In 2014, Ukraine made a decision to move West. The aspiration of Ukrainian people is to be part of the western culture, values, democracy, and economy. But we have seen western countries putting barriers on our integration. The West supports Ukraine cutting ties with Russia, but we need to build economic ties with those countries. There is a reluctance, I would say, on the political level to open the markets, to create the free flow of capital and products. At the business level, there is an openness, but people view Ukraine with caution.
Does the joint venture with Vallourec put you in a better position for new deals or partnerships with international companies?
I hope so. I think the biggest barrier is not us as a company, as Vallourec sees us as a good reliable partner, but the barrier is more so the perception of Ukraine. I think our deals with Vallourec will be the first icebreaker for European companies to enter Ukraine on a massive scale, with big investments and projects.
The most fundamental thing for successful investors is to buy low and sell high.
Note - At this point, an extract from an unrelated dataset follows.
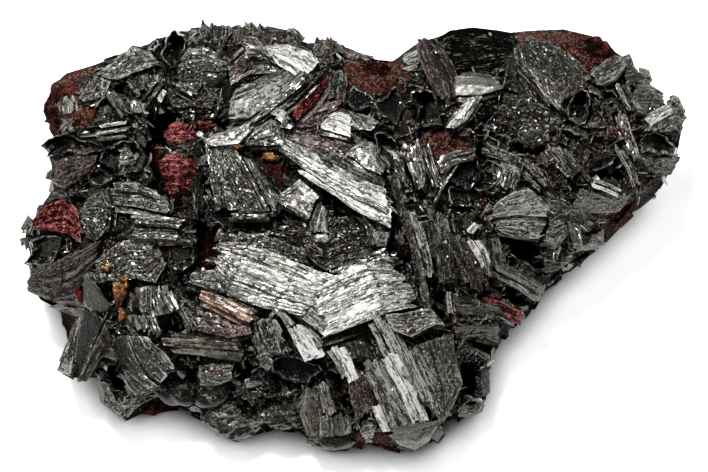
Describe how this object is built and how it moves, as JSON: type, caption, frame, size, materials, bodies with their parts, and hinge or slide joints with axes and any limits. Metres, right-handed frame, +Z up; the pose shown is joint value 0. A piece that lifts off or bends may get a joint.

Today, in Ukraine, assets are quite cheap and nobody doubts that Ukraine will be much more closely integrated into Europe within the next decade. Investors have a unique opportunity right now to get in on this early. Down the road, assets will be more and more expensive. Today around 99 percent of the Ukrainian population wants to go West, so we will go West. It may go slower or faster, but if you’re not a speculator and you’re a serious investor looking at the five-to-ten-year perspective now is the time to invest in Ukraine. There is no scenario in which Ukraine will change its course. You look at the political agendas and programs of everyone who is competing for the presidency, and they all want to go towards Europe, democracy and open markets.